= Pensions in Israel =

Overview of the pension system in Israel

Pensions in Israel consist of a state old age pension system, a private pension system which employees are legally required to participate in and that is supervised and regulated by the government, and a pension system for civil servants.

==State old age pensions==
The state-run old age pension system is administered by Bituah Leumi (National Insurance Institute). All residents aged 18 or older are required by law to pay insurance contributions to Bituach Leumi as part of the old age insurance system. One must have paid contributions for at least 12 years to be able to claim a pension.

Upon reaching retirement age and claiming the pension, contributors are means-tested, with those above certain income levels entitled to only a partial pension or no pension at all until age 70. The basic old age pension is NIS 1,531 per month for an individual. In the case of a couple where one of them is not eligible for an old age pension, the pension is NIS 2,301, composed of the pension for an individual with an increment for the spouse. Upon reaching age 80, this increases to NIS 1,617 for an individual and NIS 2,387 for a couple. A seniority increment is added to the basic pension, calculated according to the years of insurance contributions accumulated up to a maximum of 50% of the basic pension. Additional increments are available to pensioners living with dependent spouses and children, as well as those who are entitled to no pension or only a small pension which the pensioner must waive to receive the increment. Pensioners who have no other sources of income are entitled to income supplements to ensure a minimal standard of living. Health insurance contributions are deducted at rates of NIS 196 for individual pensions and NIS 283 for a couple's pension. Those entitled to income supplements also have NIS 103 deducted from them monthly.

Old age pensions are paid via bank transfers on the 28th of every month.

==Private pension system==
All salaried employees not covered by collectively-bargained pension plans between employers and labor unions are legally required to have private pension funds to which they and their employers must contribute to. Self-employed persons, with some exceptions, are also legally required to contribute to a private pension plan accordingly to a sliding scale based on income.

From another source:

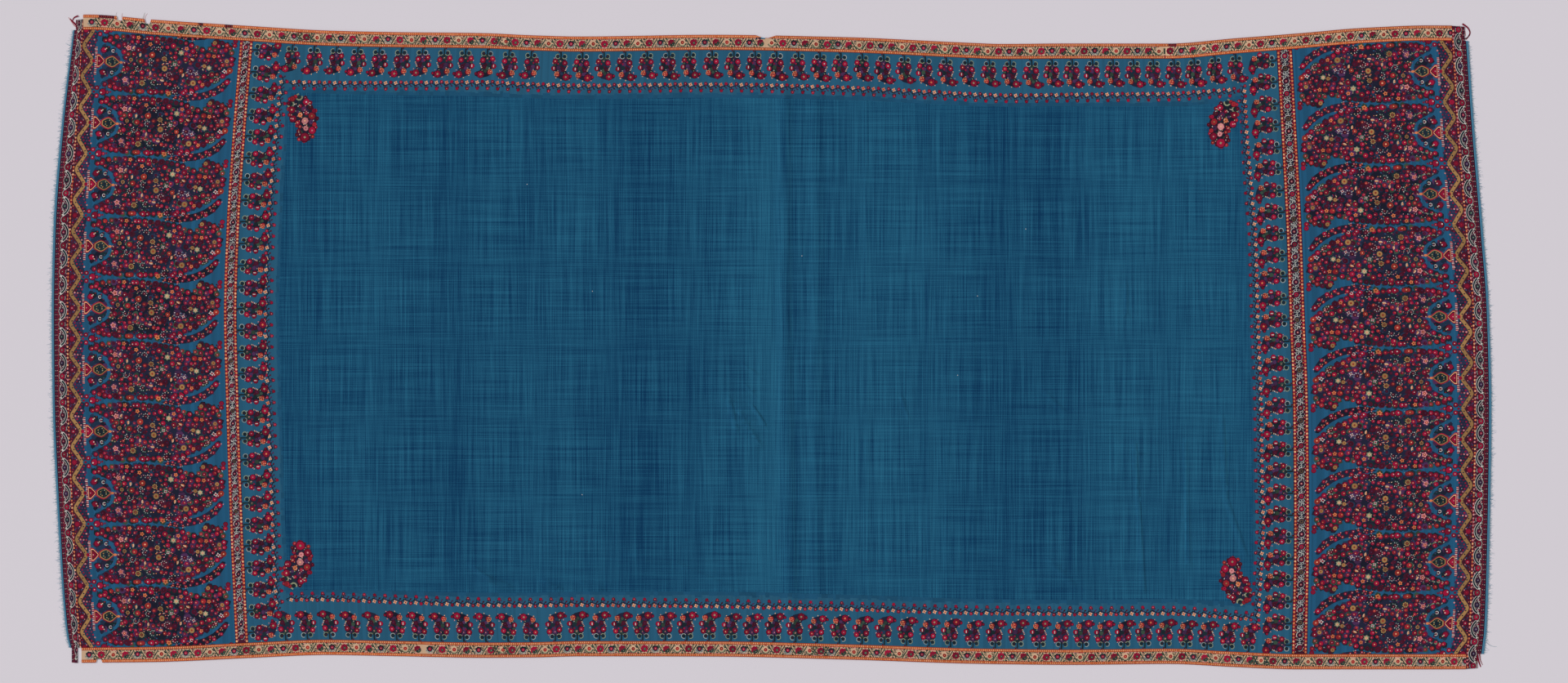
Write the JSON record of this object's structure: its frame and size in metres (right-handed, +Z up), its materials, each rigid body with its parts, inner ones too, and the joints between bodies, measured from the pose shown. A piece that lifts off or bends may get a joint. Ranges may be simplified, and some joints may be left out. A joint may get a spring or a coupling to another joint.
{
  "type": "kashmir shawl",
  "caption": "Long patterned wool shawl laid out flat: plain blue field, boteh end panels, woven borders down the sides and short loose warp ends.",
  "frame": {"origin": "on the surface the shawl lies on, under the middle of its box", "axes": "+X along the length towards the picture's right, +Y across the width towards the picture's top, +Z up out of the patterned face"},
  "size_m": [3.08, 1.3849, 0.006],
  "materials": {
    "field_twill": "soft blue twill of fine goat's wool",
    "end_panel_weave": "tapestry twill, crimson flowers on dark blue",
    "cross_band_weave": "tapestry twill, scroll between orange and red edgings",
    "end_band_weave": "tapestry twill, white and dark green scroll on maroon",
    "side_border_weave": "tapestry twill, flowers on cream between orange edgings",
    "loose_warp": "teal selvedge with fine loose warp ends"
  },
  "bodies": {
    "root": {"field": "field_twill", "end_panel_left": "end_panel_weave", "end_panel_right": "end_panel_weave", "cross_band_left": "cross_band_weave", "cross_band_right": "cross_band_weave", "end_band_left": "end_band_weave", "end_band_right": "end_band_weave", "side_border_top_1": "side_border_weave", "side_border_top_2": "side_border_weave", "side_border_top_3": "side_border_weave", "side_border_bottom_1": "side_border_weave", "side_border_bottom_2": "side_border_weave", "fringe_left": "loose_warp", "fringe_right": "loose_warp"}
  },
  "joints": []
}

==Civil service pensions==
Civil servants receive pensions based on a set percentage of their final salaries, which increases for every year they work. All civil servants except for career soldiers can accumulate a pension up to a maximum of 70% of their final salary, while soldiers can accumulate up to 76%. All civil servants employed before 2004 are entitled to a pension of 70% of their finishing salary. The pensions are not based on accumulated contributions to a pension fund but rather come directly from the state budget.